By: Financial Shopper Network

     FDIC stands for the Federal Deposit Insurance Corporation. It can protect bank account balances, in the event a bank member that is insured by the FDIC folds but only up to certain monetary limits.

    The public's perception of the FDIC is that it insures bank accounts. This may include checking, saving, money markets, and CDs. It offers protection up to $100,000 on your bank accounts. Remember that every bank is not a member of the FDIC.
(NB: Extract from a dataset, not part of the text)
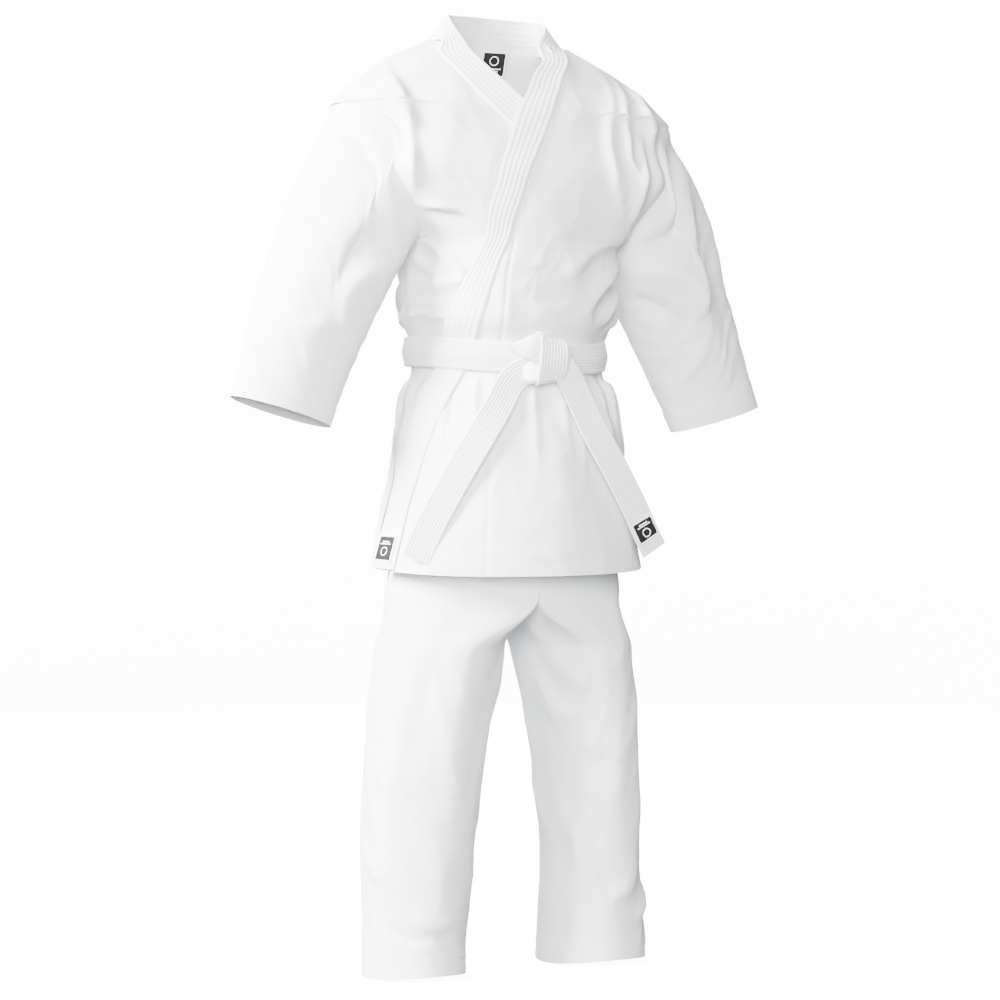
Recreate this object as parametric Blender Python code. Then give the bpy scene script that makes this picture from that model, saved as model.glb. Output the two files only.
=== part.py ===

    It is important for people should understand how FDIC works. In the past, some people have had separate accounts at the bank, totaling $250,000, and believe all three accounts are covered for $100,000 by FDIC. This may not be true. For example, if you are the sole owner of  three accounts  and these include a checking, CD and savings accounts, you only have $100,000 of FDIC protection. If your wife is a joint owner on one of the accounts, then another $100,000 would apply.

     FDIC also specifies that non-qualified  and qualified money have separate protection. Therefore if you have a CD IRA, you will gain another $100,000 worth of insurance coverage from FDIC. This is an advantage to a person with a retirement account they either started or rolled over to the bank.

    The value that FDIC brings to the banking community is immense. People have less fear of putting their assets in a FDIC insured bank. However, you should be careful how you classify your accounts, make sure that all of your money is protected by buying additional insurance on your money.